> [WHAT THE TASK ASKS]
Return every line of the material exactly.

> [INFORMATION SHOWN]
— START —

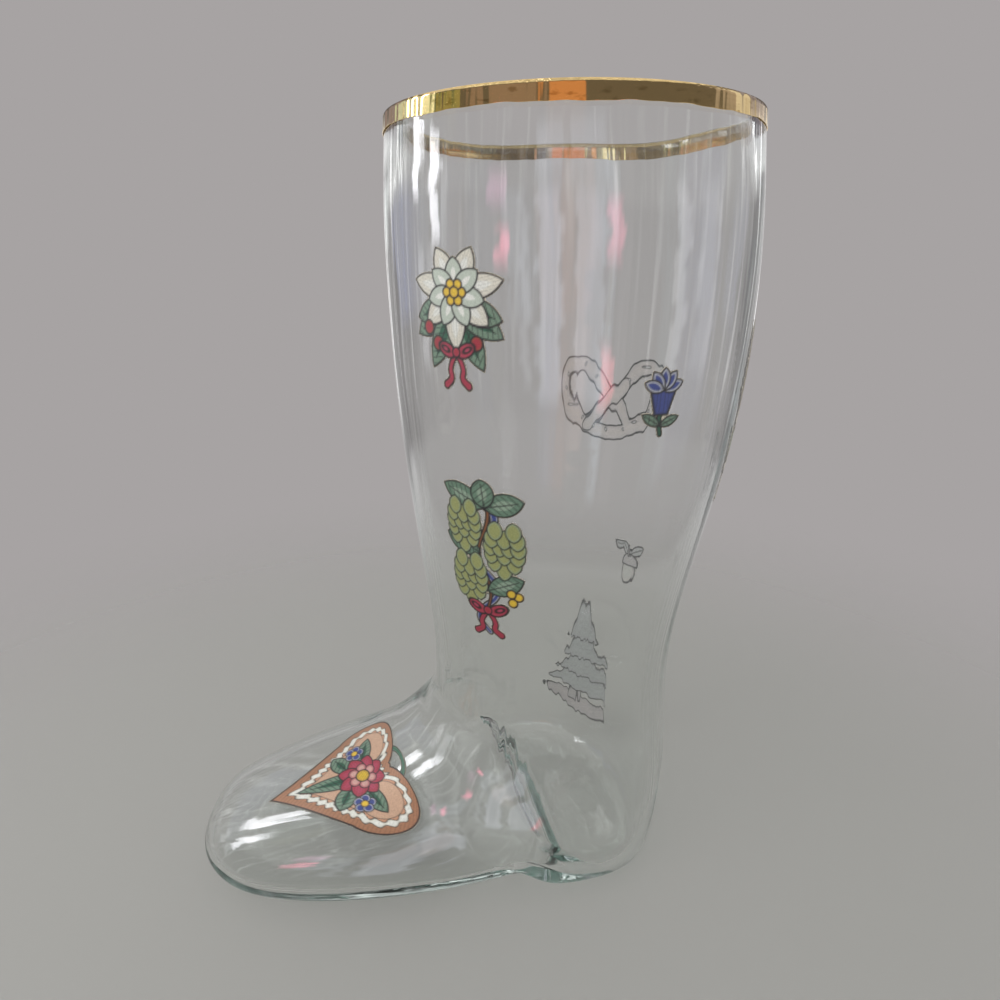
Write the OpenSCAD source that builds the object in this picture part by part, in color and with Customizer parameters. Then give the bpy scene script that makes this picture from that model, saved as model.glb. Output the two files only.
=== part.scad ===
// Beer boot glass: a blown glass boot with a gilded rim and fired picture transfers.
// The boot stands on its pressed heel and sole. The toe points to -X, the open leg to +Z.
// The origin is on the ground, below the middle of the boot's box.

/* [Overall] */
// Height from the ground to the top of the rim
boot_h = 250; // [200:1:300]
// Length from the tip of the toe to the back of the leg
boot_len = 192; // [175:1:220]

/* [Leg] */
// Outside diameter of the leg at its widest
leg_d = 117; // [105:0.5:130]
// Outside diameter at the rim
rim_d = 113; // [100:0.5:126]
// Outside diameter at the ankle
ankle_d = 85; // [76:0.5:96]
// Wall of the leg and the rim
leg_wall = 2.8; // [2:0.1:4]

/* [Foot] */
// Height of the crease between the shin and the vamp
instep_h = 61; // [52:0.5:72]
// Width across the ball of the foot
foot_w = 95; // [85:0.5:106]
// Height of the toe cap where it begins to round off
toe_h = 32; // [26:0.5:38]
// Width across the heel
heel_w = 101; // [90:0.5:112]
// Length of the heel, from its back to its breast
heel_len = 52; // [44:0.5:60]
// Distance from the axis of the leg back to the back of the heel
heel_back = 40; // [34:0.5:46]
// Height of the hollow under the waist, in front of the heel
arch_h = 10; // [6:0.5:14]
// Depth that the heel and the sole are pressed flat
press_depth = 0.6; // [0.4:0.1:1]
// Extra thickness of the glass under the foot
sole_extra = 2.4; // [1.2:0.1:3.2]

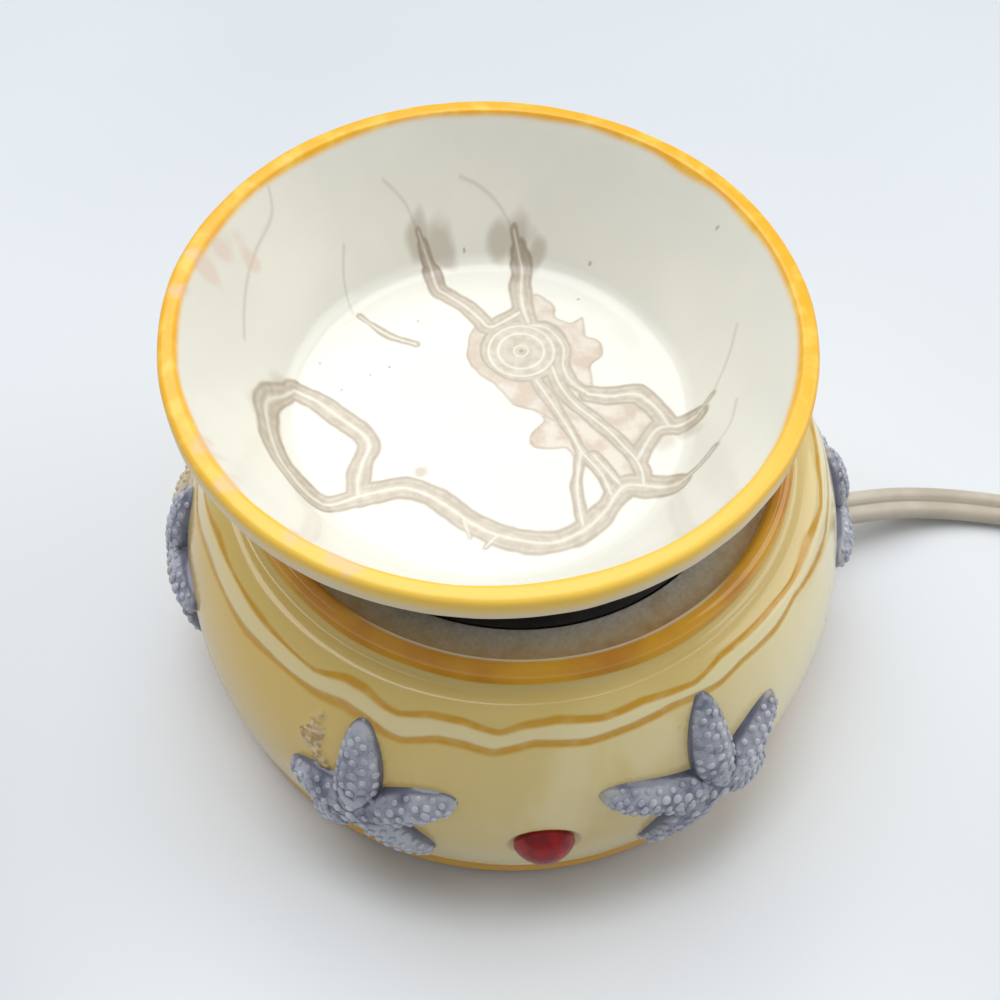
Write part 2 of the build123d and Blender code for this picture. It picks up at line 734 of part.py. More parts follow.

— END —

> [TASK OUTPUT]
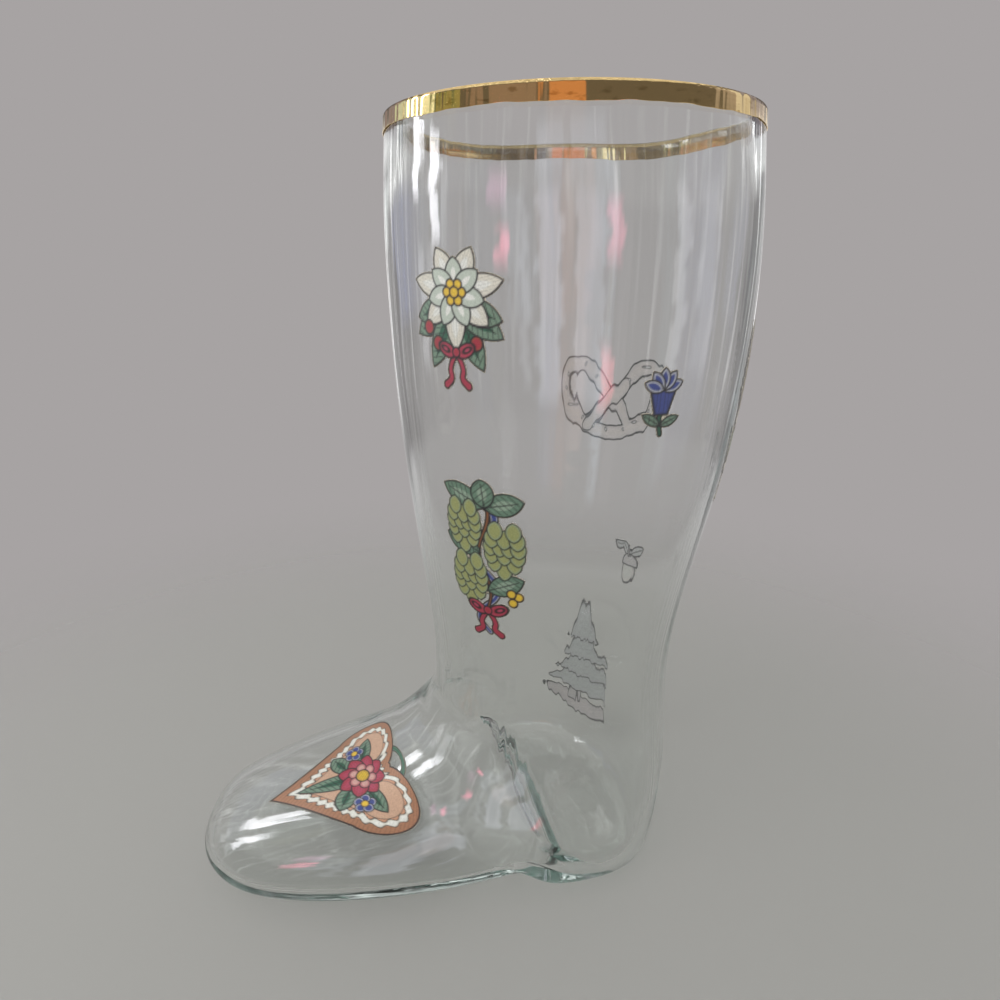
Write the OpenSCAD source that builds the object in this picture part by part, in color and with Customizer parameters. Then give the bpy scene script that makes this picture from that model, saved as model.glb. Output the two files only.
=== part.scad ===
// Beer boot glass: a blown glass boot with a gilded rim and fired picture transfers.
// The boot stands on its pressed heel and sole. The toe points to -X, the open leg to +Z.
// The origin is on the ground, below the middle of the boot's box.

/* [Overall] */
// Height from the ground to the top of the rim
boot_h = 250; // [200:1:300]
// Length from the tip of the toe to the back of the leg
boot_len = 192; // [175:1:220]

/* [Leg] */
// Outside diameter of the leg at its widest
leg_d = 117; // [105:0.5:130]
// Outside diameter at the rim
rim_d = 113; // [100:0.5:126]
// Outside diameter at the ankle
ankle_d = 85; // [76:0.5:96]
// Wall of the leg and the rim
leg_wall = 2.8; // [2:0.1:4]

/* [Foot] */
// Height of the crease between the shin and the vamp
instep_h = 61; // [52:0.5:72]
// Width across the ball of the foot
foot_w = 95; // [85:0.5:106]
// Height of the toe cap where it begins to round off
toe_h = 32; // [26:0.5:38]
// Width across the heel
heel_w = 101; // [90:0.5:112]
// Length of the heel, from its back to its breast
heel_len = 52; // [44:0.5:60]
// Distance from the axis of the leg back to the back of the heel
heel_back = 40; // [34:0.5:46]
// Height of the hollow under the waist, in front of the heel
arch_h = 10; // [6:0.5:14]
// Depth that the heel and the sole are pressed flat
press_depth = 0.6; // [0.4:0.1:1]
// Extra thickness of the glass under the foot
sole_extra = 2.4; // [1.2:0.1:3.2]

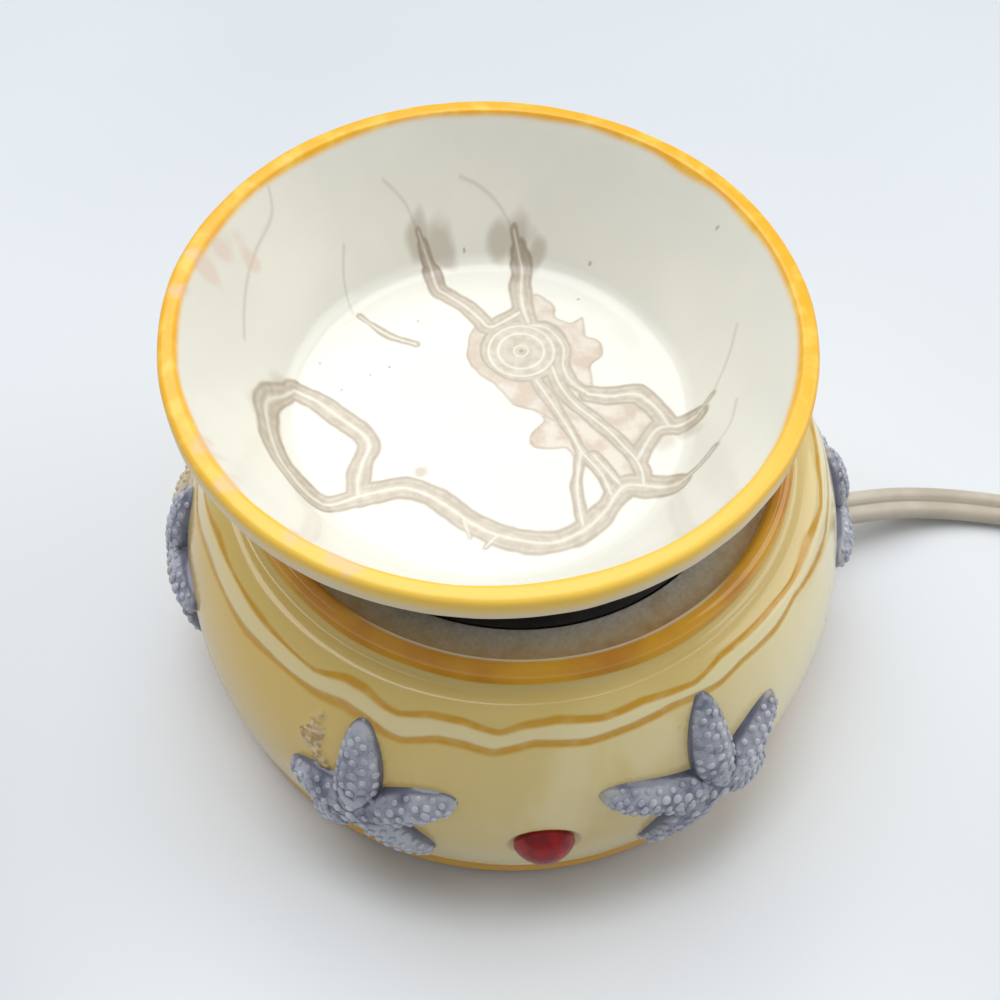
Write part 2 of the build123d and Blender code for this picture. It picks up at line 734 of part.py. More parts follow.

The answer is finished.